Tournament article
ウッドワンオープン広島ゴルフトーナメント 2003
ウッドワンオープン広島の大会初日地元・広島県出身の倉本昌弘が単独トップ
アマチュア時代にほとんどのタイトルを取り尽くし、81年に鮮烈デビュー。以後、常にトップクラスを走りつづけた倉本のゴルフに翳りが見え始めたのは、97年以降だ。ツアー通算28勝で永久シード権は保持しているものの、賞金ランクによるシードでは出たり入ったりを繰り返してきた。2000年に心臓弁膜症という重い病いに倒れたこともあるが、それ以上にプレーに大きく影響を与えたのは「メンタル面だった」(倉本)。
全盛期は、ほとんど素振りもせずに構えたらすぐ打つ。「その間、3秒」とまで言われたスピード感のある切れ味鋭いショットで、勝ち星を重ねた。
「3秒・・・いや、1秒で打った時期もあるかもしれない(苦笑)。若いころはそんな落ち着きのないスイングでも、充分に良いプレーができていたんですよね」。
そんなスイングに限界を感じ始めたのは40歳を超えたころからだった。速いタイミングに体が対応しきれない。「それで、つまらないミスを連発した。そしてそんな自分に自分で耐えきれず、ますますスイングを悪くして悪循環。アマチュアのビギナーに近いゴルフをしていたころもありました」と倉本は振り返る。
打開策も見当たらないまま、ついに99年の日本プロでは、14番ホールで8発OBという失態もおかした。
最初、ドライバーから始まったショットのイップスは、安全策でティショットにスプーンを握ったときでも顔を覗かせるようになり、恐くてクラブが振れなくなっていた。
「恐いから振れない。振れないから曲がる・・・。とうとう9アイアンでのティショットでも、OBを打つようになり、どうしようもなくなってしまった状態だったんです」。
しかし、そんな状況に陥ってもなお、このスイングで通算28勝をあげてきた、という自負はなかなか捨てきれるものではなかった。
「このスイングであんなことも出来た、こんなことも出来た、と現時点の自分の状況を認めず、過去の栄光にしがみついてきた」。とにかく思い切って振っていけばいい、と思う以外、スイング中には何も考えられず「バックスイングを取った途端に、意識が飛んでいたこともあった」と倉本はいう。
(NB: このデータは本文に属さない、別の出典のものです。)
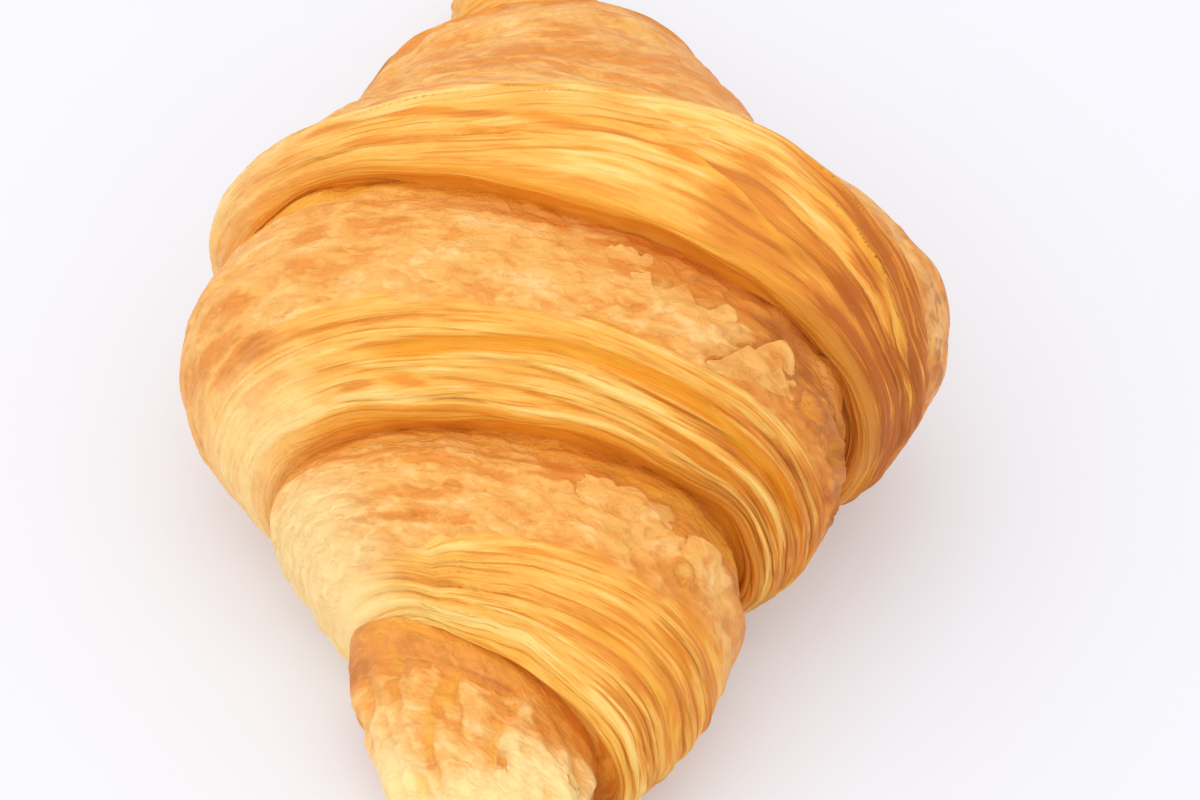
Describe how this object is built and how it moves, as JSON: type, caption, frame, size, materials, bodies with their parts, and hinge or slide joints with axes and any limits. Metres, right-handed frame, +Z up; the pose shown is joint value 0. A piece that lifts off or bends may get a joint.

賞金ランク102位で、2000年に続きツアー人生4度目のシード落ちをした昨シーズン。倉本はこのオフ、改めてゴルフとメンタル面を見直すことにした。自分のスイングと、心とじっくりと向き合い、「もっと落ち着いて振っていこう」と決めた。それまではほとんど意識することもなかった“ルーティン”をしっかりと守って、ショット全体のバランスを意識しながら振る。ゆったりとしたスイング。「それでも速い、と言われてしまいそうだけど(笑)いま、僕の中では、当時からは考えられないくらい、かなりゆっくり振っているんですよ。おかげで、また昔の良い感覚を思い出してきました」
この日初日は9バーディ(2ボギー)の65。96年の東海クラシック2日目以来の単独首位。
この好スタートに、95年サントリーオープン以来の復活優勝の期待も高まるが、これまで7年余りも悩み逡巡を続けてきたという事実が、47歳を謙虚にさせる。その年齢なりのスイングに「目覚めて」(倉本)まだわずか6ヶ月。
「だから今週いきなり優勝、・・・なんて大それたことは考えてない。ただ、こうして過去の栄光を捨て、今は今のスイングでやっていくという覚悟をつけて、若い子たちにまじってじっくりと訓練と優勝を争いを続けた末に、ようやく勝てるものなんじゃないかなあ。・・・去年の中嶋さんのように、ね」。自らに諭すように話した。
写真=日大進学と同時に、東京に拠点を置いて転戦を続けてきた倉本だったが、広島市内で老舗料亭を経営してきた父・清治さん、76歳が脳梗塞で倒れられたのをきっかけに、昨年2月に介護のため故郷に戻ってきた。今週は、コースから40分の自宅通勤。地元・プレーヤーとして、この“八本松”を歩く。